Chris O'Hare will be coming home with nothing more tangible than a tankful of motivation, after giving it a crack in the men's 1500m final before tailing off badly on the last lap and trailing home 12th and last in 3 minutes 46.04 seconds. Still, the mere presence of the 22-year-old Borderer in a global final was further evidence of the quiet, steady revolution that has been taking place in Scottish athletics over the past two years.

Not so long ago it looked like the host nation would be struggling to get athletes qualified for the showpiece track and field stage at Hampden Park in the Commonwealth Games next July, let alone to get some Scottish runners, jumpers and throwers to put up a decent show. Now the motivational force of Glasgow 2014 is taking effect, with hurdler Eilidh Child, O'Hare and steeplechaser Eilish McColgan all making finals and Susan Partridge finishing 10th in the marathon.

O'Hare had defied the odds to get to the 1500m final (the first British runner to do so in six years), having gone into his heat as the ninth fastest competitor and his semi-final as the 11th quickest on paper. In doing so, however, he had clearly taken too much out of the tank to make an impact when it came to the crunch. He got himself into fourth place with 600m to go but then ran out of gas and was a distant spectator as Kenya's Asbel Kiprop, the 2008 Olympic champion who finished last in London when he was nursing a hamstring injury, claimed gold ahead of American Matt Centrowitz in 3min 36.28sec. South African Johan Cronje took bronze with Algeria's Olympic champion Taoufik Makhloufi missing the championships through illness.

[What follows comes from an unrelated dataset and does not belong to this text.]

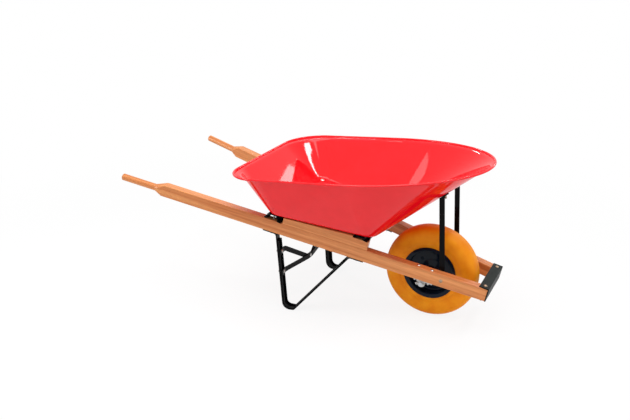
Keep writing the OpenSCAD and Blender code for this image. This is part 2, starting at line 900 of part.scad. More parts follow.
module leg_brace_bolts() {
    grip = leg_d + brace_t + seat_gap;
    color("silver") {
        for (side = ["right", "left"])
            for (z = [upper_brace_z, lower_brace_z])
                on_upright(side, z)
                    rotate([0, 90, 0])
                        translate([0, 0, brace_x + brace_t + seat_gap])
                            dome_bolt(bolt_r, grip + nut_room(bolt_r));
        at_mid_bolt()
            translate([0, 0, seat_gap])
                dome_bolt(bolt_r, 2 * brace_t + brace_gap + nut_room(bolt_r));
    }
}

module leg_brace_nuts() {
    color("silver") {
        for (side = ["right", "left"])
            for (z = [upper_brace_z, lower_brace_z])
                on_upright(side, z)
                    rotate([0, 90, 0])
                        translate([0, 0, -leg_t / 2 - seat_gap])
                            nut_stack(bolt_r);
        at_mid_bolt()
            translate([0, 0, -2 * brace_t - brace_gap - seat_gap])
                nut_stack(bolt_r);
    }
}

// ---- Front braces -------------------------------------------------------------------------

module brace_bolt_hole(side) {
    on_handle(side)
        translate([-along(bar_at, 0), 0, 0])
            rotate([90, 0, 0])
                bolt_hole(bolt_r, hole_gap);
}

module wall_bolt_hole(side) {
    on_wall(side)
        bolt_hole(bolt_r, hole_gap);
}

// A flat bar up the handle's inner face, with a tab bent in under the tray's front wall
module front_brace(side) {
    foot = bar_low - bar_foot * bar_dir;
    head = bar_high + bar_w * bar_dir;
    color("dimgray")
        difference() {
            union() {
                in_leg_plane(side)
                    translate([0, (handle_w + bar_t) / 2 + seat_gap, 0])
                        across(bar_t)
                            band([foot, head], [], -bar_w / 2, bar_w / 2);
                on_wall(side)
                    translate([-bar_w / 2, -bar_tab / 2 - bar_t, -bar_t - seat_gap])
                        cube([bar_w, bar_tab + bar_t, bar_t]);
            }
            on_wall(side)
                translate([-past / 2, -past / 2, -seat_gap])
                    cube([past, past, past]);
            on_handle(side)
                translate([-past * 1.5, -past / 2, -past / 2])
                    cube([past * 2, past / 2 + handle_w / 2 + seat_gap, past]);
            brace_bolt_hole(side);
            wall_bolt_hole(side);
        }
}

module front_brace_right() {
    front_brace("right");
}

module front_brace_left() {
    front_brace("left");
}

module front_brace_bolts() {
    across_grip = handle_w + bar_t + seat_gap;
    wall_head = tray_t + head_lift;
    wall_grip = wall_head + bar_t + seat_gap;
    color("silver")
        for (side = ["right", "left"]) {
            on_handle(side)
                translate([-along(bar_at, 0), -handle_w / 2 - seat_gap, 0])
                    rotate([90, 0, 0])
                        dome_bolt(bolt_r, across_grip + nut_room(bolt_r));
            on_wall(side)
                translate([0, 0, wall_head])
                    dome_bolt(bolt_r, wall_grip + nut_room(bolt_r));
        }
}

module front_brace_nuts() {
    color("silver")
        for (side = ["right", "left"]) {
            on_handle(side)
                translate([-along(bar_at, 0), handle_w / 2 + bar_t + 2 * seat_gap, 0])
                    rotate([90, 0, 0])
                        nut_stack(bolt_r);
            on_wall(side)
                translate([0, 0, -bar_t - 2 * seat_gap])
                    nut_stack(bolt_r);
        }
}

// ---- Nose guard ---------------------------------------------------------------------------

module guard_bolt_holes() {
    for (side = ["right", "left"])
        mirrored(side)
            on_nose()
                translate([guard_bolt_x, -nose_half, 0])
                    bolt_hole(bolt_r, hole_gap);
}

// An angle over the noses of both handles
module nose_guard() {
    color("darkslategray")
        difference() {
            on_nose() {
                translate([seat_gap + guard_t - guard_top, -guard_half, guard_z])
                    cube([guard_top, 2 * guard_half, guard_t]);
                translate([seat_gap, -guard_half, guard_z - handle_h])
                    cube([guard_t, 2 * guard_half, handle_h + guard_t]);
            }
            guard_bolt_holes();
        }
}

module nose_guard_bolts() {
    color("silver")
        for (side = ["right", "left"])
            mirrored(side)
                on_nose()
                    translate([guard_bolt_x, -nose_half, guard_z + guard_t + seat_gap])
                        dome_bolt(bolt_r, guard_z + guard_t - guard_nut_z + nut_room(bolt_r));
}

module nose_guard_nuts() {
    color("silver")
        for (side = ["right", "left"])
            mirrored(side)
                on_nose()
                    translate([guard_bolt_x, -nose_half, guard_nut_z])
                        nut_stack(bolt_r);
}

// ---- Axle ---------------------------------------------------------------------------------

// The bracket's two bolts stand in line with the wheel, square to the handle
module bracket_bolt_places(side) {
    for (i = [-1, 1])
        on_handle(side)
            translate([-axle_a + i * bracket_bolt, -i * bracket_bolt * tan(handle_splay), 0])
                children();
}

module bracket_bolt_holes(side) {
    bracket_bolt_places(side)
        bolt_hole(bolt_r, hole_gap);
}

// Along the axle: origin at the wheel's centre, Z along +Y
module on_axle() {
    translate([nose_x - axle_at, 0, wheel_r])
        rotate([-90, 0, 0])
            children();
}

// A plate under the handle with a block that carries the axle
module axle_bracket(side) {
    half_len = bracket_bolt + bracket_end;
    top_half = ear_r + ear_flare * 2 * axle_drop;
    color("silver")
        difference() {
            union() {
                mirrored(side)
                    translate([nose_x - axle_at, -ear_y, wheel_r])
                        across(bracket_w)
                            union() {
                                circle(r = ear_r, $fn = 64);
                                polygon([
                                    [-ear_r, 0], [ear_r, 0],
                                    [top_half, 2 * axle_drop], [-top_half, 2 * axle_drop]
                                ]);
                            }
                intersection() {
                    on_handle(side)
                        translate([-axle_a - half_len, -past / 2, -handle_h / 2 - bracket_t])
                            cube([2 * half_len, past, bracket_t]);
                    mirrored(side)
                        translate([nose_x - axle_at - past / 2, -ear_y - bracket_w / 2, 0])
                            cube([past, bracket_w, past]);
                }
            }
            on_handle(side)
                translate([-past * 1.5, -past / 2, -handle_h / 2])
                    cube([past * 2, past, past]);
            on_axle()
                cylinder(r = axle_r + run_gap, h = past, center = true, $fn = 64);
            bracket_bolt_holes(side);
        }
}

module axle_bracket_right() {
    axle_bracket("right");
}

module axle_bracket_left() {
    axle_bracket("left");
}

module axle_bracket_bolts() {
    color("silver")
        for (side = ["right", "left"])
            bracket_bolt_places(side)
                translate([0, 0, handle_h / 2 + seat_gap])
                    dome_bolt(bolt_r, handle_h + bracket_t + 2 * seat_gap + nut_room(bolt_r));
}

module axle_bracket_nuts() {
    color("silver")
        for (side = ["right", "left"])
            bracket_bolt_places(side)
                translate([0, 0, -handle_h / 2 - bracket_t - seat_gap])
                    nut_stack(bolt_r);
}

module axle() {
    color("gray")
        difference() {
            on_axle()
                cylinder(r = axle_r, h = 2 * axle_half, center = true, $fn = 64);
            for (i = [-1, 1])
                on_axle()
                    translate([0, 0, i * cotter_y])
                        rotate([0, 90, 0])
                            bolt_hole(cotter_r, hole_gap / 2);
        }
}

// A ring round the axle, from `low` to `high` along it
module ring(inner, outer, low, high) {
    on_axle()
        translate([0, 0, low])
            difference() {
                cylinder(r = outer, h = high - low, $fn = 64);
                translate([0, 0, -lap])
                    cylinder(r = inner, h = high - low + 2 * lap, $fn = 64);
            }
}

module axle_spacer_right() {
    color("silver")
        ring(axle_r + hole_gap / 2, spacer_r, -spacer_to, -spacer_from);
}

module axle_spacer_left() {
    color("silver")
        ring(axle_r + hole_gap / 2, spacer_r, spacer_from, spacer_to);
}

module axle_washers() {
    color("silver") {
        ring(axle_r + hole_gap / 2, axle_washer_r, -bracket_face - axle_washer_t, -bracket_face);
        ring(axle_r + hole_gap / 2, axle_washer_r, bracket_face, bracket_face + axle_washer_t);
    }
}

// A split pin through each end of the axle, with its eye to the rear
module axle_cotters() {
    reach = axle_r + cotter_over;
    color("silver")
        for (i = [-1, 1])
            on_axle()
                translate([0, 0, i * cotter_y]) {
                    translate([-reach, 0, 0])
                        rotate([0, 90, 0])
                            cylinder(r = cotter_r, h = 2 * reach, $fn = 24);
                    translate([-reach - cotter_eye_r, 0, 0])
                        rotate_extrude($fn = 48)
                            translate([cotter_eye_r, 0])
                                circle(r = cotter_r, $fn = 24);
                }
}

// ---- Wheel --------------------------------------------------------------------------------

// A power that keeps its sign, for a squarish oval: 1 is an ellipse, and less is squarer
oval_power = 0.78;
function oval(v) = sign(v) * pow(abs(v), oval_power);

// A solid tyre: a squarish oval section down to its beads on the rim's seat
module tyre() {
    mid_r = (wheel_r + lip_r) / 2;
    half_r = wheel_r - mid_r;
    section = [for (a = [-35 : 5 : 215]) [mid_r + half_r * oval(sin(a)), tyre_half * oval(cos(a))]];
    shoulder_r = lip_r + rim_t / 2 + 2 * tyre_gap;
    bead = [
        [shoulder_r, -tyre_bead], [tyre_seat + bead_ease, -tyre_bead], [tyre_seat, bead_ease - tyre_bead],
        [tyre_seat, tyre_bead - bead_ease], [tyre_seat + bead_ease, tyre_bead], [shoulder_r, tyre_bead]
    ];
    color("orange")
        on_axle()
            rotate_extrude($fn = 128)
                polygon(concat(section, bead));
}

// One pressed half of the rim: lip, seat and disc, dished outwards to meet the hub
module rim(side) {
    disc = rim_t / 2 + seat_gap / 2;
    path = [
        [lip_r, lip_half], [seat_r, lip_half], [seat_r, disc],
        [hub_r + dish_run, disc], [hub_r - rim_t, dish_out]
    ];
    color("black")
        difference() {
            mirrored(side)
                on_axle()
                    mirror([0, 0, 1])
                        rotate_extrude($fn = 96)
                            band(path, rim_bends, -rim_t / 2, rim_t / 2);
            on_axle()
                cylinder(r = hub_r + seat_gap, h = past, center = true, $fn = 64);
            rim_bolt_places()
                bolt_hole(rim_bolt_r, hole_gap);
        }
}

module rim_right() {
    rim("right");
}

module rim_left() {
    rim("left");
}

module rim_bolt_places() {
    on_axle()
        for (i = [1 : rim_bolt_count])
            rotate([0, 0, 360 / rim_bolt_count * (i - 0.5)])
                translate([rim_bolt_circle, 0, 0])
                    rotate([180, 0, 0])
                        children();
}

module rim_bolts() {
    face = rim_t + seat_gap;
    color("dimgray")
        rim_bolt_places()
            translate([0, 0, face])
                dome_bolt(rim_bolt_r, 2 * face + nut_room(rim_bolt_r));
}

module rim_nuts() {
    color("dimgray")
        rim_bolt_places()
            translate([0, 0, -rim_t - seat_gap])
                nut_stack(rim_bolt_r);
}

module hub() {
    color("black")
        difference() {
            ring(axle_r + hub_bore_gap, hub_r, -hub_half, hub_half);
            for (i = [-1, 1])
                on_axle()
                    translate([0, 0, i * hub_half])
                        cylinder(r = bearing_r + seat_gap / 5, h = 2 * bearing_w, center = true, $fn = 64);
        }
}

module bearing_right() {
    color("silver")
        ring(axle_r + run_gap, bearing_r, -hub_half, -hub_half + bearing_w);
}

module bearing_left() {
    color("silver")
        ring(axle_r + run_gap, bearing_r, hub_half - bearing_w, hub_half);
}

handle_right();
handle_left();
wedge_right();
wedge_left();
rear_strap();
front_strap();
tray();
tray_bolts();
tray_bolt_nuts();
leg_right();
leg_left();
leg_brace_upper();
leg_brace_lower();
leg_brace_bolts();
leg_brace_nuts();
front_brace_right();
front_brace_left();
front_brace_bolts();
front_brace_nuts();
nose_guard();
nose_guard_bolts();
nose_guard_nuts();
axle_bracket_right();
axle_bracket_left();
axle_bracket_bolts();
axle_bracket_nuts();
axle();
axle_spacer_right();
axle_spacer_left();
axle_washers();
axle_cotters();
tyre();
rim_right();
rim_left();
hub();
bearing_right();
bearing_left();
rim_bolts();
rim_nuts();
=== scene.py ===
# Contractor's wheelbarrow: a pressed steel tray on two hardwood handles, with braced channel legs
# and one solid-tyred wheel. +X points to the wheel, +Z up. Metres.
import math

import bmesh
import bpy
from mathutils import Euler, Matrix, Vector


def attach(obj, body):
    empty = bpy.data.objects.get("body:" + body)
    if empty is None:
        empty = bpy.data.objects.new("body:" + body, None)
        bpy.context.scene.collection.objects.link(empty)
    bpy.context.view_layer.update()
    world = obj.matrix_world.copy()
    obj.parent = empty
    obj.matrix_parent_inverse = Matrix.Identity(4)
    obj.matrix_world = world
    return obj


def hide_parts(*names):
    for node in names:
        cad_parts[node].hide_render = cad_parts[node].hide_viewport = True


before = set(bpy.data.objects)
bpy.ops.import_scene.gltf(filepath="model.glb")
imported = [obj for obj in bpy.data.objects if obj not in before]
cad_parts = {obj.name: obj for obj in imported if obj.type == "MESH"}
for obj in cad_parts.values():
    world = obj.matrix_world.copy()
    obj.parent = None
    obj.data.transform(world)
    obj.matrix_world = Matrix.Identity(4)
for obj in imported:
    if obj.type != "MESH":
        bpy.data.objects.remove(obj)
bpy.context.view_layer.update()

# ---- Camera ---------------------------------------------------------------------------------
# It stands 3 m away in front of the wheelbarrow and to its right, at a standing person's eye
# height, and looks down into the tray.

TURNED_LEFT = 25.44
LOOKS_DOWN = 20.79

camera = bpy.data.objects.new("camera", bpy.data.cameras.new("camera"))
camera.data.lens = 44.67
camera.data.sensor_width = 36
camera.location = (1.2759, -2.73315, 1.50151)
camera.rotation_euler = (math.radians(90 - LOOKS_DOWN), 0, math.radians(TURNED_LEFT))
bpy.context.collection.objects.link(camera)
bpy.context.scene.camera = camera

# ---- Studio ---------------------------------------------------------------------------------
# A pale paper floor that runs out to white under a large overhead softbox, with a weaker softbox
# at each side. Four small lamps are there for the streaks that they leave in the tray's gloss.

WHITE = (1, 1, 1, 1)
FILL_LIGHT = 0.42
FLOOR_HALF = 9
# just under the tyre and the feet, so that the floor doesn't cut their lowest faces
FLOOR_DROP = 0.0005
# what is seen of the floor turns from this share of white to all white between these distances
FADE_LEAST = 0.87
FADE_FROM = 0.7
FADE_TO = 2.4


def lin(hex_code):
    """An sRGB hex colour as the linear colour that a shader takes."""
    parts = [int(hex_code[i : i + 2], 16) / 255 for i in (1, 3, 5)]
    return tuple(p / 12.92 if p <= 0.04045 else ((p + 0.055) / 1.055) ** 2.4 for p in parts) + (1,)


def new_tree(owner):
    """The emptied node tree of a world or a material."""
    owner.use_nodes = True
    owner.node_tree.nodes.clear()
    return owner.node_tree


def add(tree, kind, links=None, values=None, **settings):
    """Adds a node with these settings, the values of its inputs, and links into its inputs."""
    node = tree.nodes.new(kind)
    for name, setting in settings.items():
        setattr(node, name, setting)
    for name, value in (values or {}).items():
        node.inputs[name].default_value = value
    for name, socket in (links or {}).items():
        tree.links.new(socket, node.inputs[name])
    return node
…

"It was horrible to be that far back," O'Hare said, fronting up with admirable candour. "When you're searching for those gears and they're just not there, it's brutal. It's like everyone's just shouting at you to sit down and give up, because there's no point.

"All that's going through my mind right now is that I've missed an opportunity to really perform and show the world what I've got. But Glasgow 2014 has always been my main target. I'm sure I'll be using this experience as motivation. It's a British trait to fight back after being beaten down."

And a characteristically Scottish one, too, he might have added.